Ephéméride | Vincenz Fettmilch [27 Novembre]

27 novembre 1614

Vincenz Fettmilch, le chef du pogrom contre les Juifs de Francfort, est arrêté avec 38 de ses acolytes. Ils seront ultérieurement condamnés à mort et exécutés.

Pendant qu’en Hollande les Juifs jouissaient presque des mêmes droits que les autres habitants, leur situation était peu satisfaisante dans tout le reste de l’Europe.

En Allemagne surtout, le Juif du XVIIe siècle était encore un paria, qu’on outrageait, qu’on méprisait, et dont les souffrances n’inspiraient aucune pitié. À cette époque, on ne trouve plus en Allemagne que trois ou quatre communautés importantes : celles de Francfort-sur-le-Mein, avec 4.000 à 5.000 âmes, de Worms avec 1.400, de Prague avec 10.000, et de Vienne avec 3.000. La communauté de Hambourg était encore toute jeune. Dans les villes libres de Francfort et de Worms, la haine du Juif prenait sa source dans l’étroitesse d’esprit de la petite bourgeoisie et la jalousie des corporations, plutôt que dans la différence de confession.

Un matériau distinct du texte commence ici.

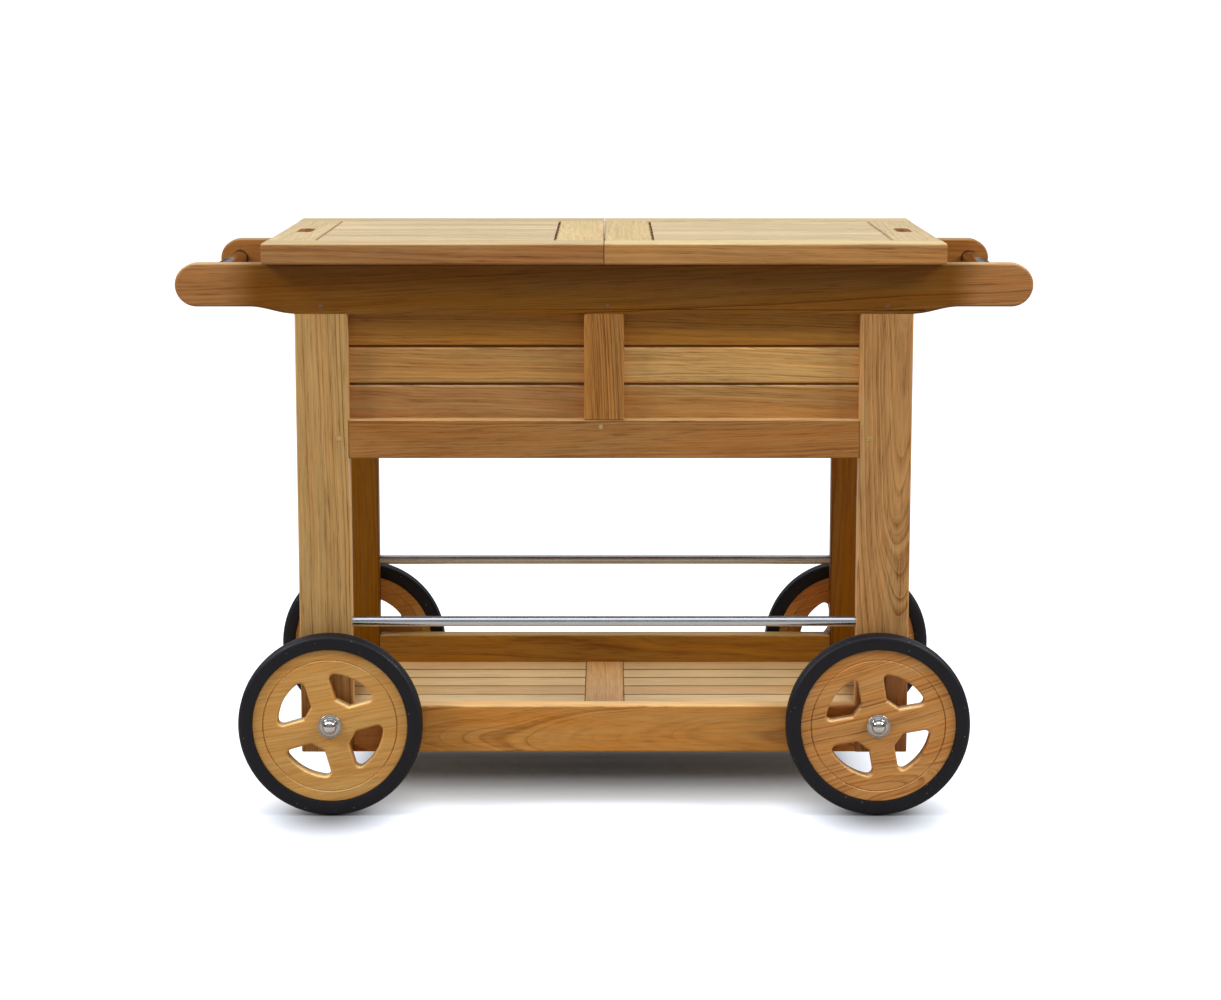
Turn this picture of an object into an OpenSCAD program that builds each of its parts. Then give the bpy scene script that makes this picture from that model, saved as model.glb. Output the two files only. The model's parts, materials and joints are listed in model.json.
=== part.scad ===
// Bar cart: a teak serving trolley on four spoked wooden wheels.
// A slatted box hangs between two long handle rails. Two lids cover the box and slide
// outwards over the handles. A planked shelf lies low between the wheels.
// X runs along the cart, the front faces -Y, and the origin is on the floor below its centre.

/* [Overall] */
// Height of the lids' top face above the floor
cart_height = 900; // [860:1:960]
// Distance between the outer faces of the front and the rear frame
frame_depth = 538; // [480:1:620]
// Thickness of the frame boards
board_t = 32; // [30:1:36]
// Chamfer along the long edges of a board
arris = 2; // [0.5:0.5:3]

/* [Handle rails] */
// Length of a handle rail from tip to tip
rail_length = 1327; // [1280:1:1420]
// Height of a handle rail where it meets the posts
rail_h = 78; // [72:1:90]
// Height of the handle end, which is also the diameter of its round tip
handle_h = 67; // [58:1:70]
// Length over which the underside sweeps up from the post to the handle
sweep_length = 70; // [40:1:80]
// Diameter of the round handlebar that joins the two rails at each end
bar_d = 26; // [22:1:28]
// Depth of the handlebar's sockets in the rails
bar_socket = 10; // [6:1:16]

/* [Posts] */
// Distance from the cart's centre to the middle of a post
post_x = 438; // [425:1:450]
// Width of a post
post_w = 82; // [74:1:90]
// Height of the posts' feet above the floor
foot_z = 93; // [84:1:100]

/* [Slatted box] */
// Height of the rails along the bottom of the box
box_rail_h = 61; // [56:1:75]
// Number of slats between two posts
slat_count = 3; // [2:1:4]
// Width of a slat
slat_w = 55; // [45:1:65]
// Gap between two slats
slat_gap = 4; // [2:0.5:8]
// Thickness of a slat
slat_t = 12; // [8:1:13]
// Width of the stile in the middle of the front and the rear
stile_w = 62; // [54:1:80]
// Thickness of the board that divides the box
divider_t = 12; // [8:1:20]
// Number of planks in the floor of the box
floor_count = 12; // [10:2:14]
// Gap between two floor planks
floor_gap = 4; // [2:0.5:8]
// Thickness of a floor plank
floor_t = 12; // [8:1:16]
// Height of the floor planks' underside above the bottom of the box rails
floor_rise = 28; // [24:1:36]

/* [Lower shelf] */
// Height of the aprons round the shelf
apron_h = 75; // [70:1:85]
// Depth of the shelf below the top of the aprons
shelf_drop = 48; // [44:1:50]
// Thickness of the shelf planks
shelf_t = 15; // [12:1:16]
// Number of planks on each side of the shelf's centre board
shelf_count = 8; // [6:1:10]
// Gap between two shelf planks
shelf_gap = 4; // [2:0.5:8]
// Width of the centre board
centre_w = 64; // [50:1:80]
// Diameter of the guard rods between the posts
rod_d = 16; // [12:1:20]
// Height of the guard rods above the floor
rod_z = 301; // [240:1:400]
// Wall of the handlebar and guard rod tubes
tube_wall = 1.5; // [1:0.25:3]

/* [Lids] */
// Thickness of a lid's frame
lid_t = 32; // [28:1:36]
// Length of a lid, from the seam to its outer end
lid_reach = 526; // [510:1:545]
// Overhang of the lids past the rails at the front and the rear
lid_overhang = 25; // [10:1:35]
// Width of the boards that frame a lid
lid_frame_w = 75; // [68:1:82]
// Number of planks inside a lid's frame
lid_count = 7; // [5:1:9]
// Gap round each lid plank
lid_gap = 3; // [2:0.5:5]
// Thickness of a lid plank
lid_plank_t = 20; // [16:1:22]
// Gap between the two closed lids
lid_seam = 1; // [0.6:0.2:3]
// Width of the finger slot in each lid's outer board
slot_w = 25; // [20:1:30]
// Length of the finger slot
slot_l = 85; // [70:1:110]
// How far a lid slides out
lid_travel = 320; // [200:5:340]
// Height of the runner battens below a lid
runner_h = 18; // [12:1:22]

/* [Wheels] */
// Diameter of a wheel over its tyre
wheel_d = 290; // [280:1:300]
// Distance from the cart's centre to the axles
wheel_x = 430; // [425:1:436]
// Thickness of the tyre from its seat to its tread
tyre_t = 23; // [16:1:28]
// Width of the tyre
tyre_w = 34; // [30:1:40]
// Thickness of the wooden disc
disc_t = 26; // [20:1:28]
// Gap between the tyre and the posts
wheel_gap = 8; // [5:0.5:14]
// Width of the four spokes
spoke_w = 40; // [32:1:46]
// Distance from the axle to the flat inner edge of a cutout
hub_flat = 40; // [34:1:44]
// Radius of the cutouts' outer edge
cutout_r = 83; // [76:1:92]
// Radius of the cutouts' outer corners
corner_r = 8; // [4:1:12]
// Radius of the fine groove round the disc's face
groove_r = 105.3; // [97:0.1:112]
// Turn of the two left wheels as they stand
left_turn = 16; // [0:1:89]
// Turn of the two right wheels as they stand
right_turn = 10; // [0:1:89]

/* [Axles] */
// Diameter of an axle bolt
bolt_d = 12; // [10:1:14]
// Outer diameter of the metal bush in a wheel
bush_d = 20; // [18:1:26]
// Diameter of the outer washer
washer_d = 37; // [30:1:42]
// Diameter of the domed cap nut
nut_d = 25; // [22:1:28]

/* [Clearances] */
// Gap between a lid and the rails that it slides on
slide_gap = 0.3; // [0.3:0.1:1]
// Gap between a lid's runner and the rail beside it
runner_gap = 1.5; // [0.5:0.1:3]
// Gap round a tenon or a slat in its housing
joint_gap = 0.1; // [0.05:0.05:0.3]
// Radial gap of a bush on its bolt, and of a rod, peg or tyre on its seat
fit = 0.05; // [0.02:0.01:0.1]
// Gap along the axle between a turning bush and what stands beside it
end_play = 0.3; // [0.2:0.1:0.6]

/* [Hidden] */
$fn = 96;

// Joinery that is the same all over the cart
tenon_t = 12;
shoulder = 10;
root = 5;
long_tenon = 50;
short_tenon = 16;
stub = 8;
stub_rebate = 4;
slat_housing = 8;
slat_lap = 4;
peg_d = 8;
peg_l = 26;
peg_proud = 0.3;
peg_stagger = 5;
peg_rise = 12;
cleat = 20;
past = 1;

// Heights
lid_bottom = cart_height - lid_t;
rail_top = lid_bottom - slide_gap;
rail_bottom = rail_top - rail_h;
handle_bottom = rail_top - handle_h;
slat_pitch = slat_w + slat_gap;
slats_h = slat_count * slat_pitch - slat_gap;
box_rail_top = rail_bottom - slats_h + 2 * slat_lap;
box_rail_bottom = box_rail_top - box_rail_h;
floor_z = box_rail_bottom + floor_rise;
apron_top = foot_z + apron_h;
shelf_top = apron_top - shelf_drop;
shelf_bottom = shelf_top - shelf_t;
axle_z = wheel_d / 2;

// Places across the cart
outer_y = frame_depth / 2;
inner_y = outer_y - board_t;
mid_y = outer_y - board_t / 2;

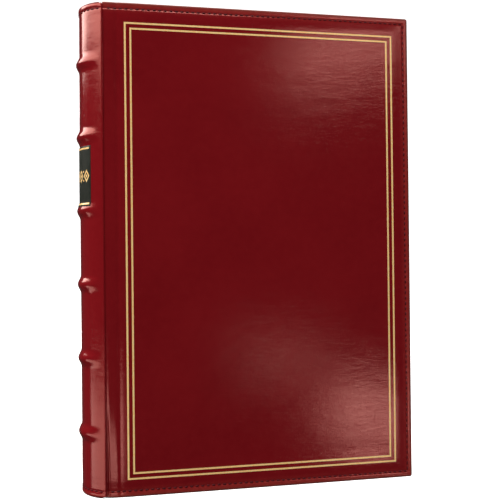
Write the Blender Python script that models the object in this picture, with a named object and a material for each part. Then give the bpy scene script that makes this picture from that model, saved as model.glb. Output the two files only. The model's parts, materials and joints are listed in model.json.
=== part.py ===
"""A bound stamp album, closed and standing on its tail edge.

The case is two padded boards and a rounded spine with raised bands, covered in bonded leather.
It holds a rounded block of guards, and each card leaf turns on a cloth hinge along that block.
The spine is at -X, the front cover faces -Y, and the origin is at the centre of the base.
"""

import math

import bmesh
import bpy
from mathutils import Vector

# Driving dimensions, in metres.
HEIGHT = 0.305
COVER_WIDTH = 0.2025
THICKNESS = 0.043
SPINE_BULGE = 0.0123
BAND_RISE = 0.002
COVER_THICKNESS = 0.007
HINGE_WIDTH = 0.009
SQUARE = 0.004
LEAF_COUNT = 24
LEAF_PITCH = 0.00115
LEAF_THICKNESS = 0.00055

# Sheet thicknesses, and the clearance that keeps neighbouring pieces apart.
LEATHER = 0.001
TURN_IN = 0.0008
BOARD = 0.002
SPINE_CARD = 0.0015
ENDPAPER = 0.0003
LINING = 0.0005
LABEL = 0.0004
GAP = 0.0003

# The raised bands: how many, where the first and last stand, and how wide each is.
BAND_COUNT = 6
FIRST_BAND = 0.127 * HEIGHT
LAST_BAND = 0.882 * HEIGHT
BAND_HALF_WIDTH = 0.005
BAND_FADE = 0.006
BAND_PROFILE = (-1, -0.7, -0.35, 0, 0.35, 0.7, 1)
THINNEST_BAND = 0.0001

# The label's lower edge laps onto the fourth band from the base, and its top stops short of the fifth.
LABEL_HEIGHT = 0.0375
LABEL_ARC = 0.034
LABEL_LAP = 0.0025

# The block of guards that the leaves hang on, and the bands at its head and tail.
BLOCK_BULGE = 0.0065
BLOCK_APEX = 0.0045
HEADBAND_HEIGHT = 0.0022
HEADBAND_DEPTH = 0.0022
HEADBAND_ROUND = 0.0012

TURN_IN_WIDTH = 0.015
COVER_EDGE_ROUND = 0.0022
LEAF_CORNER = 0.004
ARC_STEPS = 14

# Places that follow from those dimensions.
FOLD_X = (SPINE_BULGE + BAND_RISE - COVER_WIDTH) / 2
FORE_X = FOLD_X + COVER_WIDTH
HALF = THICKNESS / 2
INNER = HALF - COVER_THICKNESS
BOARD_X = FOLD_X + HINGE_WIDTH
HINGE_X = FOLD_X + HINGE_WIDTH / 2
HINGE_Y = HALF + GAP / 2
BLOCK_HALF = INNER - GAP
GUARD_X = BOARD_X + 0.0012
LEAF_X = GUARD_X + GAP
LEAF_LENGTH = FORE_X - SQUARE - LEAF_X
LEAF_HEIGHT = HEIGHT - 2 * SQUARE


def clear_scene():
    for old in list(bpy.data.objects):
        bpy.data.objects.remove(old)


def make_material(name, colour, roughness, metallic=0.0):
    made = bpy.data.materials.new(name)
    made.use_nodes = True
    shader = made.node_tree.nodes["Principled BSDF"]
    shader.inputs["Base Color"].default_value = (*colour, 1)
    shader.inputs["Roughness"].default_value = roughness
    shader.inputs["Metallic"].default_value = metallic
    return made


def add_object(name, mesh, material=None):
    made = bpy.data.objects.new(name, mesh)
    bpy.context.scene.collection.objects.link(made)
    if material and not mesh.materials:
        mesh.materials.append(material)
    return made


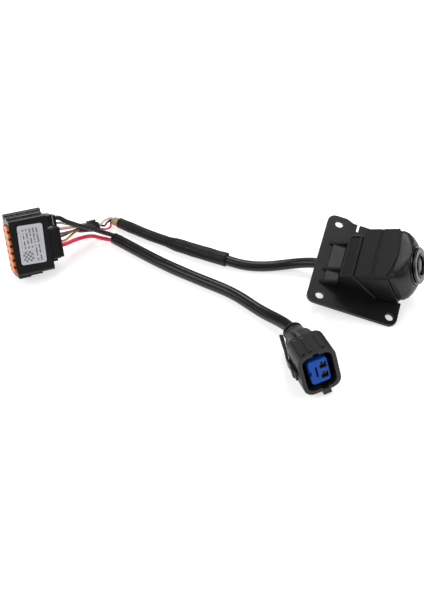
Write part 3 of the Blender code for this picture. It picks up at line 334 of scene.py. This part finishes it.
def make_label():
    """Grey stock with short bars in rows and a check patch."""
    material, tree, shader = start_material("label_grey", specular_ior_level=0.4)
    place = put(tree, "TexCoord").outputs["Object"]
    turned = put(tree, "Mapping", {"Vector": place}, vector_type="TEXTURE")
    turned.inputs["Location"].default_value = MODULE_FRAME.translation
    turned.inputs["Rotation"].default_value = MODULE_FRAME.to_euler()
    turned.inputs["Scale"].default_value = (MM, MM, MM)
    axes = put(tree, "SeparateXYZ", {0: turned.outputs[0]})
    x, y = axes.outputs["X"], axes.outputs["Y"]
    row = calc(tree, "DIVIDE", x, ROW_PITCH)
    across = calc(tree, "FRACT", row)
    on_row = calc(tree, "MULTIPLY", calc(tree, "GREATER_THAN", across, BAR_FROM),
                  calc(tree, "LESS_THAN", across, BAR_TO))
    where = put(tree, "CombineXYZ", {
        "X": calc(tree, "FLOOR", row), "Y": calc(tree, "MULTIPLY", y, BREAKS_PER_MM)})
    breaks = put(tree, "TexNoise", {"Vector": where.outputs[0], "Scale": 1.0, "Detail": 1.0})
    bars = calc(tree, "MULTIPLY", on_row,
                calc(tree, "GREATER_THAN", breaks.outputs["Fac"], BREAK_LEVEL))
    area = calc(tree, "ADD", inside(tree, x, y, BAR_BOX), inside(tree, x, y, SIDE_BOX))
    bars = calc(tree, "MULTIPLY", bars, area)
    check = put(tree, "TexChecker", {"Vector": turned.outputs[0], "Scale": CHECK_SCALE})
    patch = calc(tree, "MULTIPLY", check.outputs["Fac"], inside(tree, x, y, CHECK_BOX))
    ink = calc(tree, "MULTIPLY", calc(tree, "ADD", bars, patch), INK_STRENGTH)
    grains = group_node(tree, GRAIN, {"Grain mm": 0.25, "Patch mm": 6.0})
    duller = shade(LABEL_STOCK[:3], LABEL_PATCH_TONE)
    stock = blend_colour(tree, grains.outputs["Patch"], duller, LABEL_STOCK)
    fill(tree, shader.inputs["Base Color"], blend_colour(tree, ink, stock, LABEL_INK))
    fill(tree, shader.inputs["Roughness"],
         remap(tree, grains.outputs["Patch"], 0.0, 1.0, *LABEL_ROUGHNESS))
    bump = put(tree, "Bump", {"Height": grains.outputs["Height"], "Distance": LABEL_GRAIN_DEPTH * MM})
    fill(tree, shader.inputs["Normal"], bump.outputs["Normal"])
    return material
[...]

Ces deux villes considéraient les Juifs comme leurs serfs, et elles invoquaient très sérieusement un document de l’empereur Charles IV pour affirmer que ce souverain les leur avait vendus corps et biens. Quand des Juifs portugais, venus des Pays-Bas à Francfort pour y créer des établissements commerciaux, sollicitèrent l’autorisation d’organiser un lieu de prières, les magistrats repoussèrent leur demande. Devant ce refus, ils s’adressèrent au seigneur de Hanau, qui comprit combien leur présence serait avantageuse à son État, et il leur accorda plusieurs privilèges.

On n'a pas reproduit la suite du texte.